Early in the process, some of the tasks that we wanted to incorporate into this SmartPack include:
- Integrated microphone in the shoulder strap that can activate your smartphone’s AI assistant (Siri, Google Assistant, Cortana, etc.). This allows the user to utilize their smartphone to call for help or ask for directions when needed.
- A sensor that can be activated to detect if people are following you.
- Safety whistle which, when used, will also send a text alert to your emergency contacts notifying them of a potential emergency as well as the user’s location
- Haptic vibration engines built into the left and right shoulder straps as well as the lower back area that can act in tandem or individually to guide users subtly and unobtrusively.
- An app that can reprogram the vibration engines to allow users to customize how the vibration engines will operate (vibrate for notifications, calls, etc.)
Audience & User Personas
Our intended audience are people that work as bike couriers, travelers, and people that live in large metropolitan areas that have a portion of their commute to school or work that is on foot. We think that these groups of people will be the most likely to utilize this SmartPack idea to the fullest as they will spend a significant amount of time wearing the pack for their daily activities.
During development of the SmartPack and its feature set, we developed the following user personas to help us better understand our audience:
Andres Peralta, who is a 24-year-old bike courier living in downtown San Francisco. Andres would most likely use the navigation features and detection feature to help with his job.

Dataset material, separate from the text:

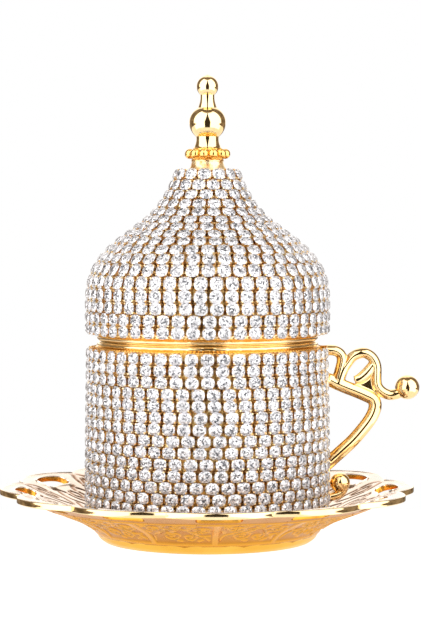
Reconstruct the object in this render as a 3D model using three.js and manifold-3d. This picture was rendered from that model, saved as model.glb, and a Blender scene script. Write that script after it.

Devon Iwasaki, who is a 27-year-old graduate student at the University of Washington. Devon would most likely use the detection and safety features when walking home late at night.
Saphi Snobar, who is a 65-year-old retired professor and frequent traveler. Saphi will most likely use the navigation features in his travels as well as the safety and detection features if he and his wife have wandered into a bad neighborhood.
Human-computer interaction will help the SmartPack work for its users in more natural ways. The SmartPack will utilize:
Haptic feedback to guide and reassure actions by the user.
Natural mapping with the placement of haptic technology. This will minimize the need for memorization of controls or features. For example, during navigation, the left shoulder vibration engine will vibrate to signal to the user to turn left.
Integration with existing backpack objects to ensure that users are not confused about where features are located. For example, the whistle will be found on the chest strap, as per many backpacks with a similar function. The microphone can be integrated into the strap near the shoulder area.
Credibility, which makes sure that all services provided (navigation and safety) are delivered quickly, accurately, and seamlessly, as well as creating an app that conforms with Human Interface Guidelines for iOS and Material Design Guidelines for Android to promote further trust and user familiarity.
Reduction techniques will reduce the steps it would take the average smartphone user to navigate or call an emergency contact.
Tailoring techniques will be utilized by allowing the user to customize their haptic engines to go off in any unique way for their preferred notification.
Constraint: While users can decide who to put down as their emergency contact, we made sure that users will not be able to set 911 as their emergency contact to prevent potential spam to emergency services.
The SmartPack will utilize a companion app that will be available to download on the Apple App Store and Google Play Store. With the app, the user can access specific features, such as:
- Check the SmartPack’s battery life.
- Enable or disable detection sensors.
- Start/end navigation.
- Customize vibration engines for customized alerts.
- Set user’s unique emergency contacts.
- Detection and SOS Log that logs when and where the detection sensor or SOS alert has gone off to remind the user to be wary or avoid areas in the future.